## Work to be completed
Your task is to print all of the data word for word.

-------

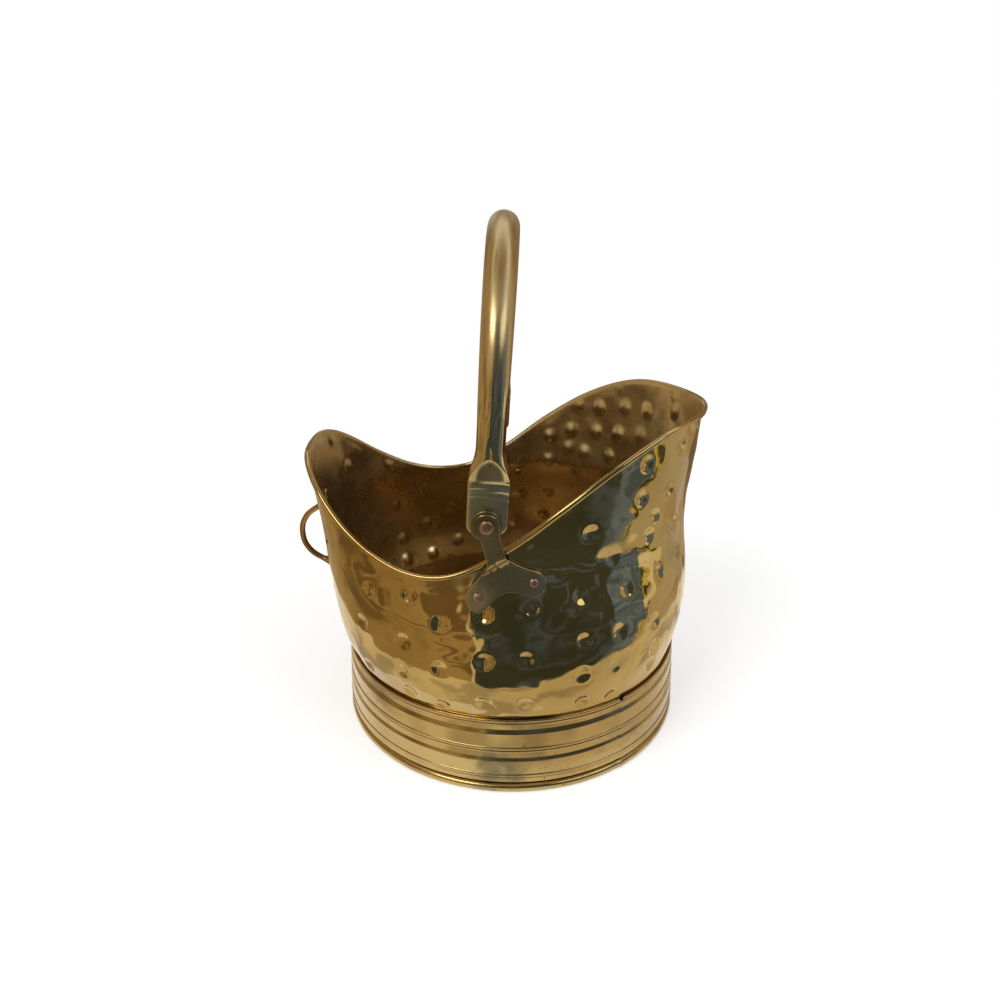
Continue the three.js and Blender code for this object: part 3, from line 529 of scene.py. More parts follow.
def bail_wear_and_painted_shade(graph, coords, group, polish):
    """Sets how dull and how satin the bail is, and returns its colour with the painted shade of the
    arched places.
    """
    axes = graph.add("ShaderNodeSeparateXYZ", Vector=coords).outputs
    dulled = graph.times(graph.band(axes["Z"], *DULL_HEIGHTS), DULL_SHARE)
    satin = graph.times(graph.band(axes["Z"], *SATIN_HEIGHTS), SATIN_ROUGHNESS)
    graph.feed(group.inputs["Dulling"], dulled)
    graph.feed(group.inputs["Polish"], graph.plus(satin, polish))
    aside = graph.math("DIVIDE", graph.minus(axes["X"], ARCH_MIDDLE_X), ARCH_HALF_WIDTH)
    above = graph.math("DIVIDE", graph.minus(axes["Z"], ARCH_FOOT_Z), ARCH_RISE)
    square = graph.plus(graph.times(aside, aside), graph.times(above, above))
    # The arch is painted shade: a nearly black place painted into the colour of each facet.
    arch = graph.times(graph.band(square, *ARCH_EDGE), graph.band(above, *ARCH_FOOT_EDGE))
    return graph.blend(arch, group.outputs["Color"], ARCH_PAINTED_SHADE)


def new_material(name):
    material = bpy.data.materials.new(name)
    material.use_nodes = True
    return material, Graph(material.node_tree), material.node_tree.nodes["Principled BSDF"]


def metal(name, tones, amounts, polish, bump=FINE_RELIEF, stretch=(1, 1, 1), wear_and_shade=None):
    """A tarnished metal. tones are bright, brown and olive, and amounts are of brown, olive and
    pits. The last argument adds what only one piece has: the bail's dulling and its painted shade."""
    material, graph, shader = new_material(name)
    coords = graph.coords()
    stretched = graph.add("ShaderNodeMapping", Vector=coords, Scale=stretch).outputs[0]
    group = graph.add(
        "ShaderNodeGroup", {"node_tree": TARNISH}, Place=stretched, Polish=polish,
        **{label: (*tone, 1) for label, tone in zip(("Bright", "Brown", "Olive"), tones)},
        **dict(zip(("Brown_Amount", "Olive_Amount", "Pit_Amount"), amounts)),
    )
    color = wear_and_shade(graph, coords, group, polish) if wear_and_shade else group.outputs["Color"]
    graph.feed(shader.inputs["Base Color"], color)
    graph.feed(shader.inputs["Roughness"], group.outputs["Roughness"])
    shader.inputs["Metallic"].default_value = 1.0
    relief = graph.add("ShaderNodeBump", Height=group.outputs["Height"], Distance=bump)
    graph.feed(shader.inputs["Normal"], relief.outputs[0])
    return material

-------

## Complete answer
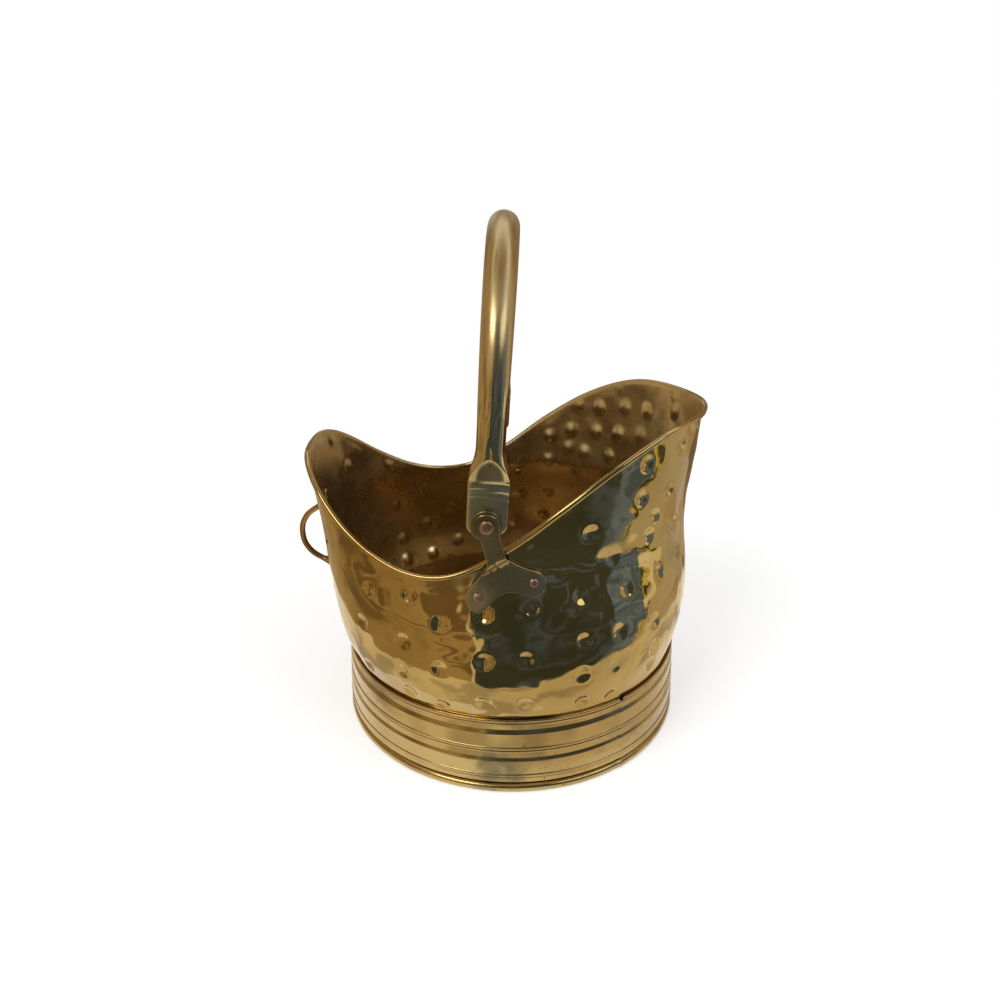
Continue the three.js and Blender code for this object: part 3, from line 529 of scene.py. More parts follow.
def bail_wear_and_painted_shade(graph, coords, group, polish):
    """Sets how dull and how satin the bail is, and returns its colour with the painted shade of the
    arched places.
    """
    axes = graph.add("ShaderNodeSeparateXYZ", Vector=coords).outputs
    dulled = graph.times(graph.band(axes["Z"], *DULL_HEIGHTS), DULL_SHARE)
    satin = graph.times(graph.band(axes["Z"], *SATIN_HEIGHTS), SATIN_ROUGHNESS)
    graph.feed(group.inputs["Dulling"], dulled)
    graph.feed(group.inputs["Polish"], graph.plus(satin, polish))
    aside = graph.math("DIVIDE", graph.minus(axes["X"], ARCH_MIDDLE_X), ARCH_HALF_WIDTH)
    above = graph.math("DIVIDE", graph.minus(axes["Z"], ARCH_FOOT_Z), ARCH_RISE)
    square = graph.plus(graph.times(aside, aside), graph.times(above, above))
    # The arch is painted shade: a nearly black place painted into the colour of each facet.
    arch = graph.times(graph.band(square, *ARCH_EDGE), graph.band(above, *ARCH_FOOT_EDGE))
    return graph.blend(arch, group.outputs["Color"], ARCH_PAINTED_SHADE)


def new_material(name):
    material = bpy.data.materials.new(name)
    material.use_nodes = True
    return material, Graph(material.node_tree), material.node_tree.nodes["Principled BSDF"]


def metal(name, tones, amounts, polish, bump=FINE_RELIEF, stretch=(1, 1, 1), wear_and_shade=None):
    """A tarnished metal. tones are bright, brown and olive, and amounts are of brown, olive and
    pits. The last argument adds what only one piece has: the bail's dulling and its painted shade."""
    material, graph, shader = new_material(name)
    coords = graph.coords()
    stretched = graph.add("ShaderNodeMapping", Vector=coords, Scale=stretch).outputs[0]
    group = graph.add(
        "ShaderNodeGroup", {"node_tree": TARNISH}, Place=stretched, Polish=polish,
        **{label: (*tone, 1) for label, tone in zip(("Bright", "Brown", "Olive"), tones)},
        **dict(zip(("Brown_Amount", "Olive_Amount", "Pit_Amount"), amounts)),
    )
    color = wear_and_shade(graph, coords, group, polish) if wear_and_shade else group.outputs["Color"]
    graph.feed(shader.inputs["Base Color"], color)
    graph.feed(shader.inputs["Roughness"], group.outputs["Roughness"])
    shader.inputs["Metallic"].default_value = 1.0
    relief = graph.add("ShaderNodeBump", Height=group.outputs["Height"], Distance=bump)
    graph.feed(shader.inputs["Normal"], relief.outputs[0])
    return material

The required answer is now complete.